Pro: the person you care for is still alive and in health.
Con: you still have to care for the person you care for.
Mornings, the start of everyone's day. Mornings, the start of your day and the day of the person you care for. Waking, Bathing, Dressing, Eating, Medicating.
For someone whose never really been a morning person, living in a Full House of Parkinson's and Dementia Care is reason for an extra shot of coffee in the AM.
For the grumpy caregiver who takes a while to warm up to the world, this is what it feels like. These are the challenges of a caregiving morning routine.

It's another day of - you guessed it - caregiving. More of the same?
What you do in your first waking moments sets the day in momentum.
Mornings are when I’m most susceptible to negative thoughts. I’m not a morning person.

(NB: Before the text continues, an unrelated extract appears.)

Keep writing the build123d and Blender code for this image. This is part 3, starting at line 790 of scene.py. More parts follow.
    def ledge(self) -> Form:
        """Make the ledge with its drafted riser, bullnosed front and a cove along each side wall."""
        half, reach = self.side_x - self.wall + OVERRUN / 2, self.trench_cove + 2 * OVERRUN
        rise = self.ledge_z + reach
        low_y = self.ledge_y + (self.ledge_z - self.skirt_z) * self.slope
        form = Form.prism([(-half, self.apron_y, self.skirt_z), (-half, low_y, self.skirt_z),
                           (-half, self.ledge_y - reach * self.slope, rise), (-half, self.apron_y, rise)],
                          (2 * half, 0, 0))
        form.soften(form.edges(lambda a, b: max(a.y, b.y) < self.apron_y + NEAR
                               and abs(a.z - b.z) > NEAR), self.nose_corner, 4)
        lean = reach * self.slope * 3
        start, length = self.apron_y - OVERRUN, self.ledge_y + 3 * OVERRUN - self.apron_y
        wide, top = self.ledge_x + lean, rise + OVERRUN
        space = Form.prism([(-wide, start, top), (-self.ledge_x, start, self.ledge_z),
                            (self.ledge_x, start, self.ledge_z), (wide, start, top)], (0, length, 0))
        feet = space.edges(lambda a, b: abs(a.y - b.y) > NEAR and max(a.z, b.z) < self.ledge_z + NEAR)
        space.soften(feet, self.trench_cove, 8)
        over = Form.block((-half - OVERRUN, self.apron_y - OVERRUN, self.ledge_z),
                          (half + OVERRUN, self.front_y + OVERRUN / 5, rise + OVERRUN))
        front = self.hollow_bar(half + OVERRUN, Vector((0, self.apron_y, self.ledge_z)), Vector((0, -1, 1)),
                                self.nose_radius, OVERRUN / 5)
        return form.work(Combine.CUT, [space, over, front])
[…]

You wake up with another day of thankless care for another who won’t thank you and can’t return the favor. (Because the parent I care for has always has been a narcissist? Or because of the Parkinson's and dementia?)
Widely alone and unpaid, caregivers of a family member with a progressive disease lose their schedules to care, lose their savings to care, and ultimately lose their sense of self - to the care situation you’re inseparable from.

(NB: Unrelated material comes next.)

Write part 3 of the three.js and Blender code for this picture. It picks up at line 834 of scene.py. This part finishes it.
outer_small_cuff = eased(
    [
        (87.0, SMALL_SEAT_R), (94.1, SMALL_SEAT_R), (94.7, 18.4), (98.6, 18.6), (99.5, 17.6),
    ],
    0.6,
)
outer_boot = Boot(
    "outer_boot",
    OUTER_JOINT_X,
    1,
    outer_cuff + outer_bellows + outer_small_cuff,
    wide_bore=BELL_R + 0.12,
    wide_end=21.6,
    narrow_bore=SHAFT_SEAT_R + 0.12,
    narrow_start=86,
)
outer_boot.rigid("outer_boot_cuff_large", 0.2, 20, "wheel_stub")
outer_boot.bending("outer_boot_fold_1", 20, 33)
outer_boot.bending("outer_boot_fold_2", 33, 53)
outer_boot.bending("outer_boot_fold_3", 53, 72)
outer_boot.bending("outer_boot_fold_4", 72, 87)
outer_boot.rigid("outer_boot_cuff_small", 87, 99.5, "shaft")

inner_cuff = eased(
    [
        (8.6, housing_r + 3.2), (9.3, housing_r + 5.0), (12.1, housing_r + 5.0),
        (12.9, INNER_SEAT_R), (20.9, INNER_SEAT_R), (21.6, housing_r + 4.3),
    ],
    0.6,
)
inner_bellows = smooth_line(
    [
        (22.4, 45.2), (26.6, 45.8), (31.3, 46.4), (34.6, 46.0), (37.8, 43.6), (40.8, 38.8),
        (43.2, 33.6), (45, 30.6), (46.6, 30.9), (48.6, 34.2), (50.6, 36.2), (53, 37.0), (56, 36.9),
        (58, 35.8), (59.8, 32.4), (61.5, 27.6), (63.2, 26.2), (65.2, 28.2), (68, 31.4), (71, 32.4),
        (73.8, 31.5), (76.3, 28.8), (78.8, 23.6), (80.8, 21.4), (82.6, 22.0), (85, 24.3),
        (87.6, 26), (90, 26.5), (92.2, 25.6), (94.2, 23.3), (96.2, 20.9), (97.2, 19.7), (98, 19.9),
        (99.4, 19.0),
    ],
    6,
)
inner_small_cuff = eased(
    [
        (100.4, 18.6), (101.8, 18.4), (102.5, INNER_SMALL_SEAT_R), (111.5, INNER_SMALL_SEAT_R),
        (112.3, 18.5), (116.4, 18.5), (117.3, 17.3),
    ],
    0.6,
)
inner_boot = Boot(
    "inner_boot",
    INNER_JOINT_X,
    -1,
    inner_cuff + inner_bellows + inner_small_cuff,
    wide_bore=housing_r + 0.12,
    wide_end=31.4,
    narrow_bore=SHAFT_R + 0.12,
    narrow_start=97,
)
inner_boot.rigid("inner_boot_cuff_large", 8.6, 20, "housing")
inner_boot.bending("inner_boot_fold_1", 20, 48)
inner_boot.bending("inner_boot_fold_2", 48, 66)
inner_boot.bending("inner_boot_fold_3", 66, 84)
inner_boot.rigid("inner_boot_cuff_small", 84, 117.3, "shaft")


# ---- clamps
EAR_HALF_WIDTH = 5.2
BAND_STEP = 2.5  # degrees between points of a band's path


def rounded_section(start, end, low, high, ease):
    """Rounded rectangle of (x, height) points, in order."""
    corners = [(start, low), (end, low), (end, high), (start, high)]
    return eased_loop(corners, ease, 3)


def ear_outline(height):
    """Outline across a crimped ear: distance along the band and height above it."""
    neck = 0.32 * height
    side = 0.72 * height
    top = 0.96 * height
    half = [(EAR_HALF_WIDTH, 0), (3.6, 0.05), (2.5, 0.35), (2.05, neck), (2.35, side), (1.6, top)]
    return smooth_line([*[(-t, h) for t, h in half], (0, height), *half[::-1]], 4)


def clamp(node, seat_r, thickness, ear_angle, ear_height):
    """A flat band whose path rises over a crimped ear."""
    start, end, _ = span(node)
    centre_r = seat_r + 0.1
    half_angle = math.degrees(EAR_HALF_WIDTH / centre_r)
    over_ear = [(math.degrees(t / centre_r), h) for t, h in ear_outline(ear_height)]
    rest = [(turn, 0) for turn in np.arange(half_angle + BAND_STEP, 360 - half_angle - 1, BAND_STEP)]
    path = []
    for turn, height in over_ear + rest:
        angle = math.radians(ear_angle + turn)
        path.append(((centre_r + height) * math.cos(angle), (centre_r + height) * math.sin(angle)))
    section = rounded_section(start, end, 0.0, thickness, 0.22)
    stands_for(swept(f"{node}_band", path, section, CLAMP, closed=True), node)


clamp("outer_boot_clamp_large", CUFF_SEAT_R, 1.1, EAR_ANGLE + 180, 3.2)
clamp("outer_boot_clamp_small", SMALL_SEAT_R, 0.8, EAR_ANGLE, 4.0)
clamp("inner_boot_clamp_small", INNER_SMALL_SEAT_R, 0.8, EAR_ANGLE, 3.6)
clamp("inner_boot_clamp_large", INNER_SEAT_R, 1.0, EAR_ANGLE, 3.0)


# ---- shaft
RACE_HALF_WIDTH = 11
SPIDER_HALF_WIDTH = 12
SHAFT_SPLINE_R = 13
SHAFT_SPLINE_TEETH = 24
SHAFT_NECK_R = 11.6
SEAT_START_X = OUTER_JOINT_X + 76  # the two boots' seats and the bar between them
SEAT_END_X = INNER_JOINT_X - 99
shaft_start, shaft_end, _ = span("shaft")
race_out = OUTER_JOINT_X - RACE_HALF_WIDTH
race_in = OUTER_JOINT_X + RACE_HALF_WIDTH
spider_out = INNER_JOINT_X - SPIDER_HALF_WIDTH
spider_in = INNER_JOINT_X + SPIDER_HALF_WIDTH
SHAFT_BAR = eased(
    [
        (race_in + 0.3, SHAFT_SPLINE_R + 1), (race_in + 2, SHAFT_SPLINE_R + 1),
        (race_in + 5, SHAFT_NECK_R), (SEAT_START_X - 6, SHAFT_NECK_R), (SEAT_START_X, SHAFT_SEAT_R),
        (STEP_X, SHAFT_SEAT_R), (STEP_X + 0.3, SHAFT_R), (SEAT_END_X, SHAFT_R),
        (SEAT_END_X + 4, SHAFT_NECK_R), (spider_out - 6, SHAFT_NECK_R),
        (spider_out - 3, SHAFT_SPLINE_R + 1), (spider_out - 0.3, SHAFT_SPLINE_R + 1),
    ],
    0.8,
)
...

How could you have allowed your circumstances to fall so broken? All too many caregivers blame themselves.
The next time you have a miserable morning with the gloom and doom of caregiver duties looming, respect the first moment of your day.
Society chuckles when a person needs coffee before human contact in the morning. When someone becomes habitually perturbed near bedtime, we snicker it's the witching hour isn’t it?

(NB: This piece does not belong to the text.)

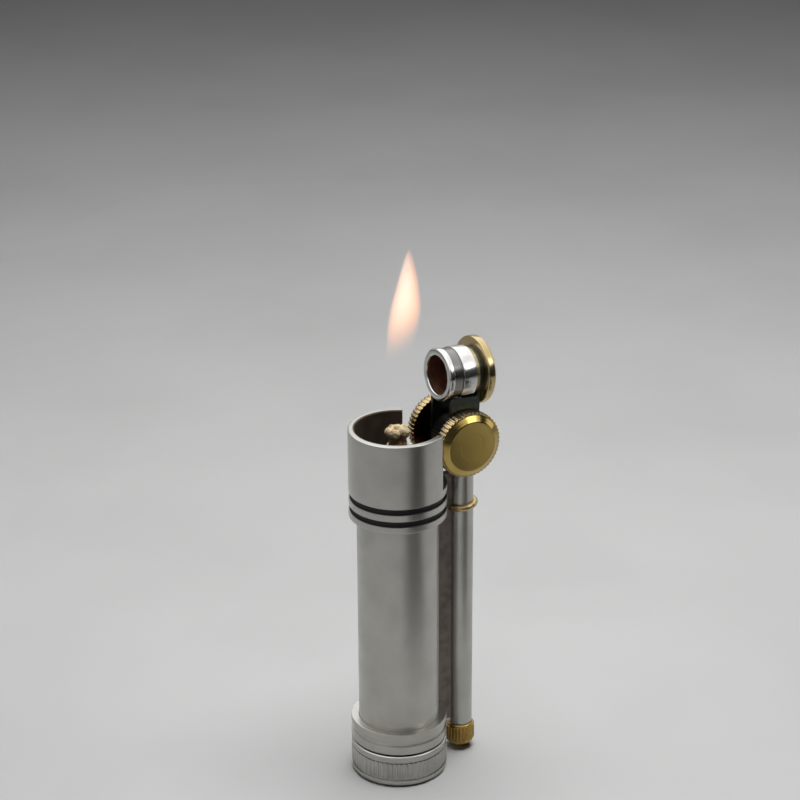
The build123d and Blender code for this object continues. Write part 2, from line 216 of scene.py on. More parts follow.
@dataclass(frozen=True)
class Finish:
    """A surface finish: a real material and how it was worked.

    Attributes:
        name: the material's name.
        colour: its main colour, as an sRGB hex value.
        other: the colour of its stain, wear or tarnish.
        metallic: one for metals, nought for the rest.
        roughness: the middle of its roughness.
        patch_mm: size of the patches of the other colour.
        uneven: how far the roughness wanders either way.
    """

    name: str
    colour: str
    other: str
    metallic: float = 1.0
    roughness: float = 0.3
    patch_mm: float = 1.6
    uneven: float = 0.05

    def build(self) -> bpy.types.Material:
        """Makes the material: patches of two colours, uneven sheen and the surface's relief.

        Returns:
            The material, made only once for each name.
        """
        if self.name in bpy.data.materials:
            return bpy.data.materials[self.name]
        material = bpy.data.materials.new(self.name)
        material.use_nodes = True
        tree = material.node_tree
        shader = tree.nodes["Principled BSDF"]
        shader.inputs["Metallic"].default_value = self.metallic
        patches = grain(tree, (self.patch_mm,) * 3, 3.0)
        tree.links.new(self.paint(tree, patches), shader.inputs["Base Color"])
        tree.links.new(self.sheen(tree, patches), shader.inputs["Roughness"])
        height, depth_mm = self.relief(tree)
        bump = add_node(tree, "ShaderNodeBump", {"Distance": depth_mm * MM}, {"Height": height})
        tree.links.new(bump.outputs["Normal"], shader.inputs["Normal"])
        self.extras(tree, shader)
        return material

    def paint(self, tree: Tree, patches: Socket) -> Socket:
        """Mixes the two colours by the patches.

        Args:
            tree: the material's node tree.
            patches: noise from nought to one.

        Returns:
            The colour's socket.
        """
        stops = list(zip(PATCH_EDGES, (linear(self.colour), linear(self.other))))
        ramp = add_node(tree, "ShaderNodeValToRGB", {"stops": stops}, {"Fac": patches})
        return ramp.outputs["Color"]

    def sheen(self, tree: Tree, patches: Socket) -> Socket:
        """Lets the roughness wander with the patches.

        Args:
            tree: the material's node tree.
            patches: noise from nought to one.

        Returns:
            The roughness's socket.
        """
        limits = {"From Min": SHEEN_EDGES[0], "From Max": SHEEN_EDGES[1],
                  "To Min": self.roughness - self.uneven, "To Max": self.roughness + self.uneven}
        return add_node(tree, "ShaderNodeMapRange", limits, {"Value": patches}).outputs["Result"]

    def relief(self, tree: Tree) -> tuple[Socket, float]:
        """Fine even grain.

        Args:
            tree: the material's node tree.

        Returns:
            The height's socket and the depth in millimetres that one stands for.
        """
        return grain(tree, (0.12, 0.12, 0.12)), 0.004

    def extras(self, tree: Tree, shader: bpy.types.Node) -> None:
        """Adds nothing by default; some finishes set more sockets here."""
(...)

Take a closer look, and you’ll see a cycle of pain this person is stuck in.
If it’s you who can’t function when transitioning to or from sleep, maybe it’s time to make a change.
I wish to tell you to find your meditation.
Mine this morning goes like this:
I’m not a morning person.
No! I’m feeling crappy in the morning.
I resent my mother for arguing with my father in the mornings.
No! I want my mother and father to love each other and be happy.
I detest my father for not protecting his family from his disease.
No! I am staying here because I love my family.
And I let it go now, because it’s OK to have these feelings. I’m angry, because anger the best tool I have at the moment. Knowing that, makes me feel more at peace already.